But what really drew my focus was the way in which Wittgenstein seemed be addressing Spinoza’s Ethics directly in his essay. In fact he appears to bring the full force of Hume’s dichotomy directly down upon Spinoza’s text, but, as Wittgenstein is so able to do, in such a way that it has only oblique effect. Look at how he characterizes the possibilities of writing a book that would make a science of Ethics, that is, a book which would make of Ethical truths an objective study and explication.

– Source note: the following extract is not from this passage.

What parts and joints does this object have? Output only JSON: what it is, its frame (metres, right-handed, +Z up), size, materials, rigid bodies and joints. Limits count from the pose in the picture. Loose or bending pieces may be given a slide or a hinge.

And now I must say that if I contemplate what Ethics really would have to be if there were such a science, this result seems to me quite obvious. It seems to me obvious that nothing we could ever think or say should be the thing. That we cannot write a scientific book, the subject matter of which could be intrinsically sublime and above all other subject matters. I can only describe my feeling by the metaphor, that, if a man could write a book on Ethics which really was a book on Ethics, this book would, with an explosion, destroy all the other books in the world. Our words used as we use them in science, are vessels capable only of containing and conveying meaning and sense, natural meaning and sense. Ethics, if it is anything, is supernatural and our words will only express facts; as a teacup will only hold a teacup full of water and if I were to pour out a gallon over it.

Its hard for me to deny that Wittgenstein is considering Spinoza at his purest. For while Wittgenstein by virtue of his Hume Doctrine of ideas vs. facts claims that ethical matters can only be approached metaphorically, an echo of his famous tractarian proposition “Where (or of what) one cannot speak, one must pass over in silence”, Spinoza’s book Ethica distinctly avoids almost ALL metaphors and similes, and attempts to speak of Ethics entirely of literal terms. If there was such a book (and there certainly is an attempt by Spinoza to have written one), Wittgenstein tells us that it would “destroy all books”.

Amazing.

The Cold Wind Between Is and Ought

Wittgenstein positions Spinoza’s Ethics as either one great confusion (treating things that can only be approached metaphorically, literally, objectively), or as a book that can and has detonated all other books ever written. What is remarkable about this that that in this metaphor Wittgenstein seems to capture something of the excitment that Spinoza enthusiasts feel for the book the Ethics. There is a certain sense in which the Ethics achieves just this, like some logically labyrinthian Borges library, the recursive, interlaced networks of propositions, proofs and scholia works as a time bomb to all other texts. This is the “cold wind” that Deleuze tells us blows through the book, unweaving everything that is woven, so that it can be woven again.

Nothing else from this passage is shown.